--- Begin Stored rows ---
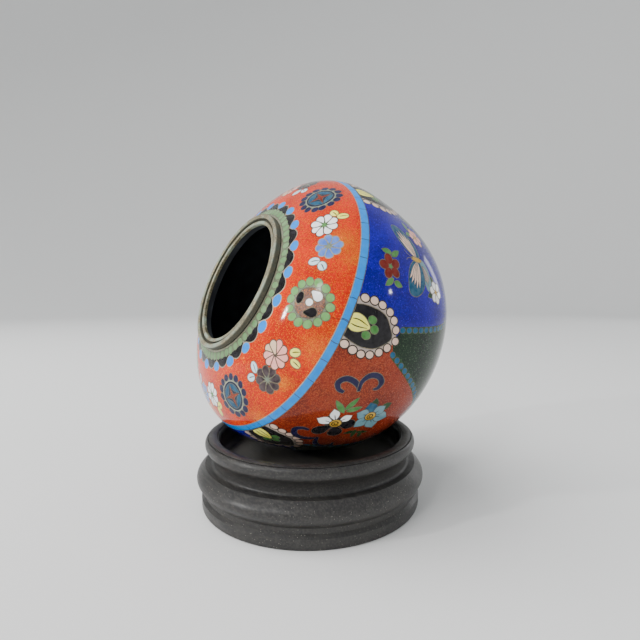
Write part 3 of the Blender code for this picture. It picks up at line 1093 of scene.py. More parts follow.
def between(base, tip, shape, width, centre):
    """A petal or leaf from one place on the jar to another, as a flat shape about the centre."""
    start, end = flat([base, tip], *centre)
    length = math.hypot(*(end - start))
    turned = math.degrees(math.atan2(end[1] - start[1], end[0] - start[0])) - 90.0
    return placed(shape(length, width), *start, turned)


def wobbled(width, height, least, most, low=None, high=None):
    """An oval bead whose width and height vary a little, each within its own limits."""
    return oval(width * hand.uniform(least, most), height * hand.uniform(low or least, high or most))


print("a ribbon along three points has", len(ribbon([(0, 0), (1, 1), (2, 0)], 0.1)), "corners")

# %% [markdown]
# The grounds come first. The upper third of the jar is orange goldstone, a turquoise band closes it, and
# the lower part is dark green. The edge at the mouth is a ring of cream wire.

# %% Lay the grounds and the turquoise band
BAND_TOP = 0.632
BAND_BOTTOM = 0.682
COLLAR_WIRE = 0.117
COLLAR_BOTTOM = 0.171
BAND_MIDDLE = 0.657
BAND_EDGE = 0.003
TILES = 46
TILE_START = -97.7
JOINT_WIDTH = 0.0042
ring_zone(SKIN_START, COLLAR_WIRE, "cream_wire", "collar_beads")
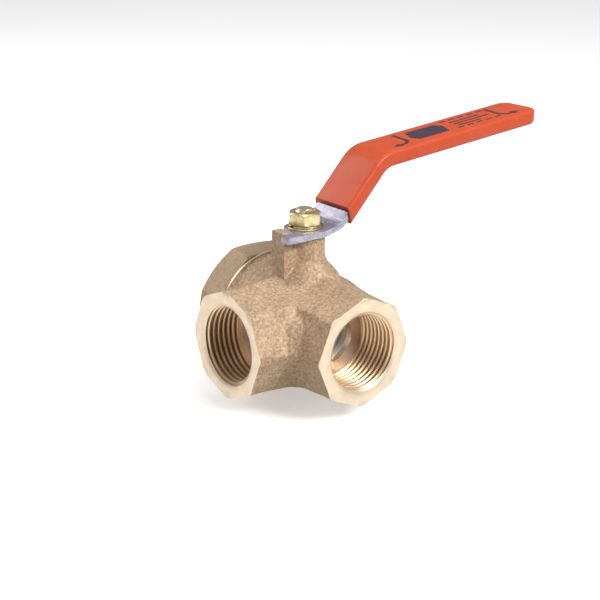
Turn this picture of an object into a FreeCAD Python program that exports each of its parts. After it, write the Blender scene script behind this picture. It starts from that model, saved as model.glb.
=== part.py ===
--- End Stored rows ---
• Work to complete:
Return, word for word, every line from the top of the entries down to the line that holds "# the lower", both included.

• Written solution:
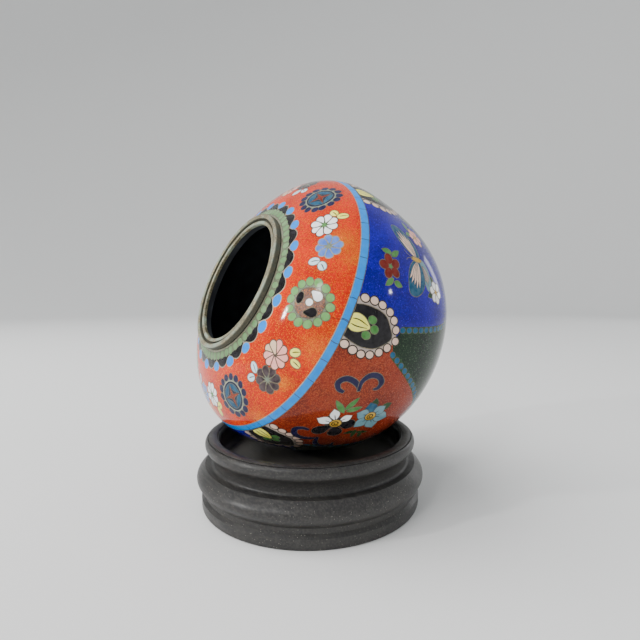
Write part 3 of the Blender code for this picture. It picks up at line 1093 of scene.py. More parts follow.
def between(base, tip, shape, width, centre):
    """A petal or leaf from one place on the jar to another, as a flat shape about the centre."""
    start, end = flat([base, tip], *centre)
    length = math.hypot(*(end - start))
    turned = math.degrees(math.atan2(end[1] - start[1], end[0] - start[0])) - 90.0
    return placed(shape(length, width), *start, turned)


def wobbled(width, height, least, most, low=None, high=None):
    """An oval bead whose width and height vary a little, each within its own limits."""
    return oval(width * hand.uniform(least, most), height * hand.uniform(low or least, high or most))


print("a ribbon along three points has", len(ribbon([(0, 0), (1, 1), (2, 0)], 0.1)), "corners")

# %% [markdown]
# The grounds come first. The upper third of the jar is orange goldstone, a turquoise band closes it, and
# the lower part is dark green. The edge at the mouth is a ring of cream wire.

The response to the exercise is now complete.